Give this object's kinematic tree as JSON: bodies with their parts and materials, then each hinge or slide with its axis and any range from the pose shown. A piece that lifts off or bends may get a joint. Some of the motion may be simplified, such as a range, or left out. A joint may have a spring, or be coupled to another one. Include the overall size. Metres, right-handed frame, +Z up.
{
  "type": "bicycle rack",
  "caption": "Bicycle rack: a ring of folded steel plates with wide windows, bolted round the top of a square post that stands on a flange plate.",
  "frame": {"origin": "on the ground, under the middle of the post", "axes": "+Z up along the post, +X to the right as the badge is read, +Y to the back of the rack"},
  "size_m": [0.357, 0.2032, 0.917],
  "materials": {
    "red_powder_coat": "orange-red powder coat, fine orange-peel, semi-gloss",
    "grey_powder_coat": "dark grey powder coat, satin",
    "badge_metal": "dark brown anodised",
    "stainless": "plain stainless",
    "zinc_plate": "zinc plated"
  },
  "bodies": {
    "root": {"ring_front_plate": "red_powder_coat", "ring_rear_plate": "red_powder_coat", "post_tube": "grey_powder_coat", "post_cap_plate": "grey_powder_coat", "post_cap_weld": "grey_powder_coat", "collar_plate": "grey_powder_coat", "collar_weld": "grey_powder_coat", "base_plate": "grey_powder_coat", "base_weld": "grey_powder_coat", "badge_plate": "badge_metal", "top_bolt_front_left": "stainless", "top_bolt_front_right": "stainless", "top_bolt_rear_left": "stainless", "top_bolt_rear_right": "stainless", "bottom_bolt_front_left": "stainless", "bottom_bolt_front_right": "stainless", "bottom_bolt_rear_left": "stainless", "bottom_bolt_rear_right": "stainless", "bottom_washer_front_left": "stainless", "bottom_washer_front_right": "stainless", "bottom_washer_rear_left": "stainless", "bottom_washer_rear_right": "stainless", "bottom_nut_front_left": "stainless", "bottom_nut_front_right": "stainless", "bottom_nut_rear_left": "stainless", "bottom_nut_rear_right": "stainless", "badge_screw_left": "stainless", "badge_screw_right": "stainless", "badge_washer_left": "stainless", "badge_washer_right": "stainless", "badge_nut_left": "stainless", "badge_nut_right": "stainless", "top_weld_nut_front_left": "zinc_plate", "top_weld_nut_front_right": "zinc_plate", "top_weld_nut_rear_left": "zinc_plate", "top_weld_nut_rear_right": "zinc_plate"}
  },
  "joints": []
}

────────────────────────────────────────

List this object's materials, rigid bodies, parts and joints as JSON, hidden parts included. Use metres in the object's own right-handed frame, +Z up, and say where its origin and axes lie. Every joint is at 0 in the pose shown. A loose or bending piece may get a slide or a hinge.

────────────────────────────────────────

▸ Your goal:
From the entries above, collect every line with the string "axes" in it.

▸ Answer to the task:
  "frame": {"origin": "on the ground, under the middle of the post", "axes": "+Z up along the post, +X to the right as the badge is read, +Y to the back of the rack"},
List this object's materials, rigid bodies, parts and joints as JSON, hidden parts included. Use metres in the object's own right-handed frame, +Z up, and say where its origin and axes lie. Every joint is at 0 in the pose shown. A loose or bending piece may get a slide or a hinge.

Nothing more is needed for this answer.